__Required work__. Restate the records in their entirety, word for word.

Records with modeling code:
- - - -
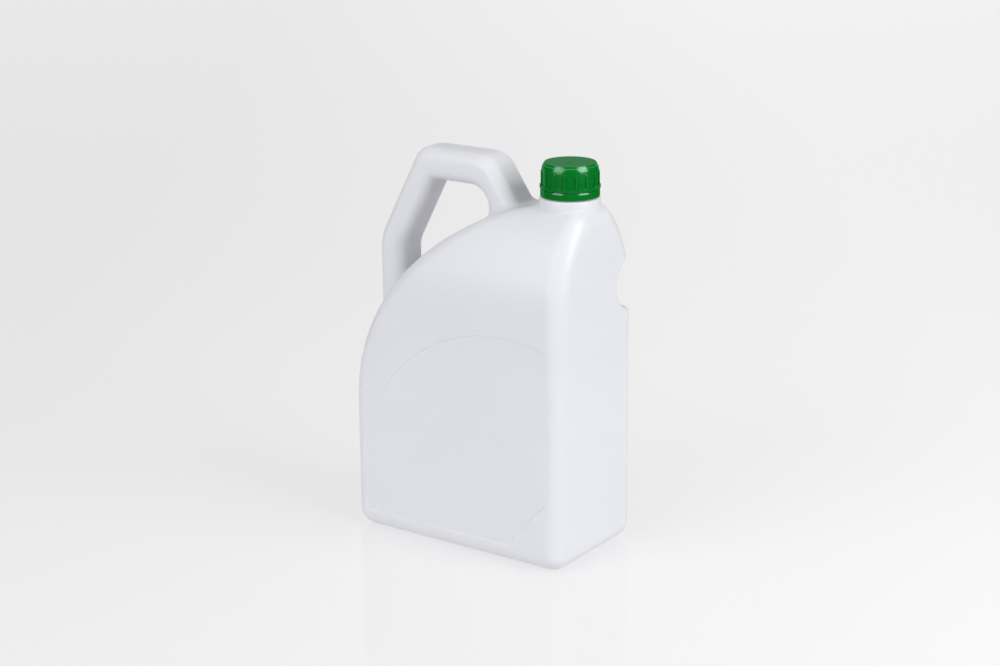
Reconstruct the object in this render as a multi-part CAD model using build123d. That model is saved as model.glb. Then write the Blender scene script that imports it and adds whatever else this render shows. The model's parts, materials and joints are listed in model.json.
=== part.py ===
from build123d import *
import os
from math import acos, cos, degrees, radians, sin

# Five litre jerrycan: a hollow moulded shell with its handle, and a ribbed screw cap with a tamper band.
# Lengths are in millimetres. +X points to the neck end, +Z up, and Z is zero on the floor under the base.

# Body shell
body_length = 205.0
body_width = 110.4
wall = 1.1
crown_height = 288.2
arch_rise = 3.1
arch_side_radius = 105.9
arch_crown_radius = 39.0
edge_radius = 14.5
heel_radius = 14.5
brow_radius = 17.0
# Three tangent arcs lead from back wall to crown: radii as shares of the length, turns in degrees
shoulder_radius_shares = (0.748, 1.163, 0.798)
shoulder_turn_angles = (36, 27, 22)

# Chamfers stand in for the roundings inside the handle, at this share of their radius
inner_chamfer_share = 0.8

# Hollow handle, a loop that grows out of the shoulder
handle_rise = 30.8
handle_width = 35.0
handle_leg = 24.0
handle_bar = 25.8
handle_step = 0.6
handle_blend_radius = 8.0
handle_edge_share = 0.42
handle_top_shares = (-0.293, 0.049)
handle_knee_share = 0.6246
handle_root_shares = ((0.215, 0.89), (0.176, 0.66))
handle_corner_radii = (20.0, 45.0, 15.5, 23.0, 16.0, 20.0)
grip_front_share = 0.033
grip_root_shares = (0.757, 0.331)
grip_corner_radii = (22.0, 7.0, 17.0, 14.0, 14.0)

# Finger groove across the far front corner
groove_radius = 20.5
groove_length = 95.0
groove_height = 216.4
groove_centre_depth = 5.0
groove_blend_radius = 4.0

# Label panels, a shallow step in both broad faces
panel_depth = 0.5
panel_foot_height = 16.7
panel_arc_radius = 138.8
panel_arc_x = 48.0
panel_arc_height = 48.1
panel_corner_x = 53.5
panel_slope_end_x = 98.4
panel_slope_end_height = 65.7
panel_slope_sagitta = 2.0

# Base recess with the pinch-off ridge across it
base_recess_depth = 2.5
base_rim_width = 20.0
base_recess_radius = 18.0
pinch_ridge_width = 1.6
pinch_ridge_height = 1.0

# Neck and its collar
neck_setback = 26.4
neck_radius = 19.0
neck_wall = 1.6
neck_height = 23.6
neck_rim_chamfer = 0.5
collar_radius = 24.0
collar_rise = 4.6
collar_rim_chamfer = 1.3
collar_rim_corner_share = 0.3
collar_foot_radius = 3.0
collar_wall = 1.6
bead_radius = 20.6
bead_height = 1.8

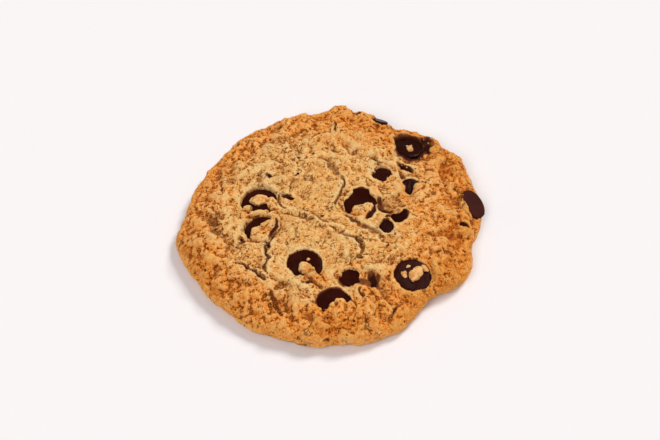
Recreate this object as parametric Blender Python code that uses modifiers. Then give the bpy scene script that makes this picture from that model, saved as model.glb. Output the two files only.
- - - -
__Right answer__.
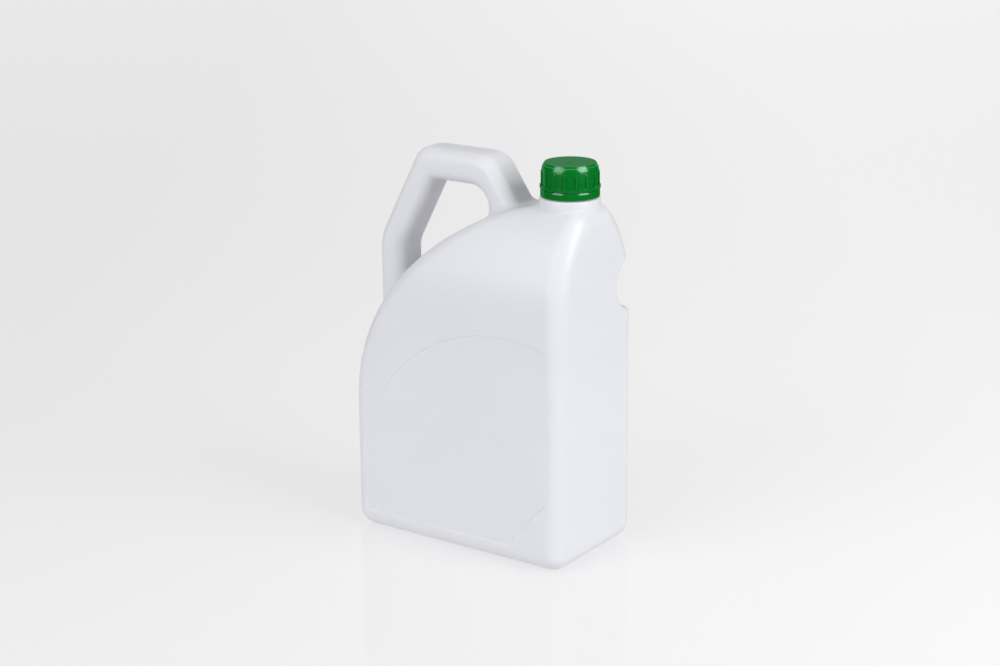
Reconstruct the object in this render as a multi-part CAD model using build123d. That model is saved as model.glb. Then write the Blender scene script that imports it and adds whatever else this render shows. The model's parts, materials and joints are listed in model.json.
=== part.py ===
from build123d import *
import os
from math import acos, cos, degrees, radians, sin

# Five litre jerrycan: a hollow moulded shell with its handle, and a ribbed screw cap with a tamper band.
# Lengths are in millimetres. +X points to the neck end, +Z up, and Z is zero on the floor under the base.

# Body shell
body_length = 205.0
body_width = 110.4
wall = 1.1
crown_height = 288.2
arch_rise = 3.1
arch_side_radius = 105.9
arch_crown_radius = 39.0
edge_radius = 14.5
heel_radius = 14.5
brow_radius = 17.0
# Three tangent arcs lead from back wall to crown: radii as shares of the length, turns in degrees
shoulder_radius_shares = (0.748, 1.163, 0.798)
shoulder_turn_angles = (36, 27, 22)

# Chamfers stand in for the roundings inside the handle, at this share of their radius
inner_chamfer_share = 0.8

# Hollow handle, a loop that grows out of the shoulder
handle_rise = 30.8
handle_width = 35.0
handle_leg = 24.0
handle_bar = 25.8
handle_step = 0.6
handle_blend_radius = 8.0
handle_edge_share = 0.42
handle_top_shares = (-0.293, 0.049)
handle_knee_share = 0.6246
handle_root_shares = ((0.215, 0.89), (0.176, 0.66))
handle_corner_radii = (20.0, 45.0, 15.5, 23.0, 16.0, 20.0)
grip_front_share = 0.033
grip_root_shares = (0.757, 0.331)
grip_corner_radii = (22.0, 7.0, 17.0, 14.0, 14.0)

# Finger groove across the far front corner
groove_radius = 20.5
groove_length = 95.0
groove_height = 216.4
groove_centre_depth = 5.0
groove_blend_radius = 4.0

# Label panels, a shallow step in both broad faces
panel_depth = 0.5
panel_foot_height = 16.7
panel_arc_radius = 138.8
panel_arc_x = 48.0
panel_arc_height = 48.1
panel_corner_x = 53.5
panel_slope_end_x = 98.4
panel_slope_end_height = 65.7
panel_slope_sagitta = 2.0

# Base recess with the pinch-off ridge across it
base_recess_depth = 2.5
base_rim_width = 20.0
base_recess_radius = 18.0
pinch_ridge_width = 1.6
pinch_ridge_height = 1.0

# Neck and its collar
neck_setback = 26.4
neck_radius = 19.0
neck_wall = 1.6
neck_height = 23.6
neck_rim_chamfer = 0.5
collar_radius = 24.0
collar_rise = 4.6
collar_rim_chamfer = 1.3
collar_rim_corner_share = 0.3
collar_foot_radius = 3.0
collar_wall = 1.6
bead_radius = 20.6
bead_height = 1.8

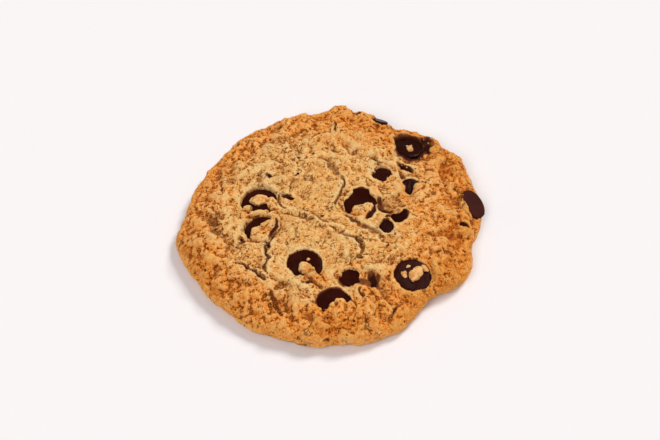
Recreate this object as parametric Blender Python code that uses modifiers. Then give the bpy scene script that makes this picture from that model, saved as model.glb. Output the two files only.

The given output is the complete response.